The tourists were too busy dodging the spray and gawking at the gapless mountains anyway.
It felt unnatural, the mountains rising from the water as they did. The lakes in the Rockies in Canada squeezed between rows of mountains. Here some of the mountains stood apart as though they’d grown sick of the geographic gossip, hitched up their skirts and shuffled to open space to become solitary hermits.
The trees, needless–to-say were not happy with this development and found themselves marooned.
Rounding one more unidentified corner (how do they know where they are going anyway?) the tour group and I found our sights resting on a tiny string of bamboo cabins. From a distance they seemed to hug the shore, but upon closer inspection we discovered that they in fact stretched out over the water. It was a floating village.
Our boat, a hungry cow heading home for feed, darted into an opening among the others and shrugged in tight before being tied to the dock. The wooden planks creaked ominously as we stepped out of the boat.
This is fine I thought to myself as I clutched my camera close, a rickety walkway over water is better than a rickety bridge over a span of air, a rickety walkway over water is better than a rickety bridge over air, a rickety walkway… and so it went until I safely set my camera in a room (gasp) and took off for a swim.
Massive floating logs lashed into a protective ring provided an excellent platform for climbing from the water, strutting and leaping back in with a pompous splash. Three kayaks switched hands as people explored the area. “Stay away from the edge of the forest!” shouted one passing boatman, “spiders!”
Lunch was served as we dripped dry. After lunch we were bundled aboard the boat once more. Grudgingly it bumped its way out of the herd and set off for our next destination. The cave. Namtaloo Cave.
A narrow channel of water provided a close-up view of the jungle. I was on the lookout for spiders. Do they leap from trees?

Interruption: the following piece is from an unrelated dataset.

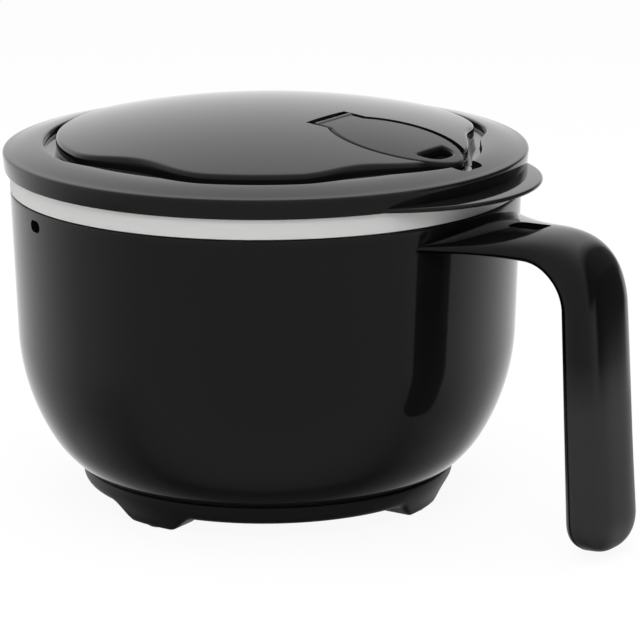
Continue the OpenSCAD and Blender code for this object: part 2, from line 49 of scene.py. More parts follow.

We slid to a stop at the edge of the forest spreading around the end of the channel.
It was time to trek.
Taking to the land like the explorers of old, but certainly dressed nothing like them (seriously flip-flops?) we set forth into the “wild”.
Skipping over tree stumps and stubble stones I noticed that we never fully left the lake behind. When small creeks did not run across our path, waves of bamboo stalks crashed overhead.
I furtively snapped photos of things I found curious as we pushed on. The tour technique of dash-snap-snap-snap-dash quickly set my pace. This always happens in groups.
A section of speed demons with athletic vigor and enthusiastic spunk would lead the group, zigzagging through the forest like the roots and rocks are one big obstacle course.
After they had crashed through, tranquility would settle in the area for a time and then the lumbering crew at the back would trudge by. They’d often be the more vocal of the two sections and host more people.
Age wasn’t a factor for which section someone settled in, one child could be up front while another hung back, an old woman could settle into step with the lead speed-walker just as easily as one could be holding up the group. It was just people. Some liked the pace, some like the view, some liked the company and some just wanted the destination more than the journey or visa versa.
This works to the advantage of photographers—or at least newbies like me who need to stop and think to get a good picture.
Oh, and it’s the best exercise out there. Yay! Photography and exercise!
Of course, often this ensures I don’t have my eyes on the path and sure enough a patch of slick mud found its way under my shoe and took off with it.
My camera dove for a mud bath as it shifted from my side (I’d had the strap slung over one shoulder and across my chest) but its desperate dive was halted as my knees and hands shoved the ground away. Or rather they shoved my body away. I’d lose at who-pushes-who in a push-a-war with the Earth. Actually, I wouldn’t win either?
After standing and finger-painting my shirt with the mud from my knees and hands a glance at my camera told me it may not have failed in its attempt at suicide after all. Shrieking (inwardly I hope) I yanked it to my face. Some mud was draped on the hinge holding the screen and across the port doors. Carefully, (I think) dabbing the muck away with my shirt I feverishly, but carefully, used water from my water bottle to drain away the remaining mud. Steeling myself I opened the port doors. My air couldn’t have escaped faster as I let it out in relief. Mud had leaked inside but it wasn’t terrible. The worst hit was the hinge.
Cradling my camera I walked on. The camera still worked. It was fine.
Veering around a few more corners unflinchingly my eyes deserted their watch duty once more more as I stood before the mouth of Namtaloo Cave.
“The one that water runs through” was ready to swallow us whole.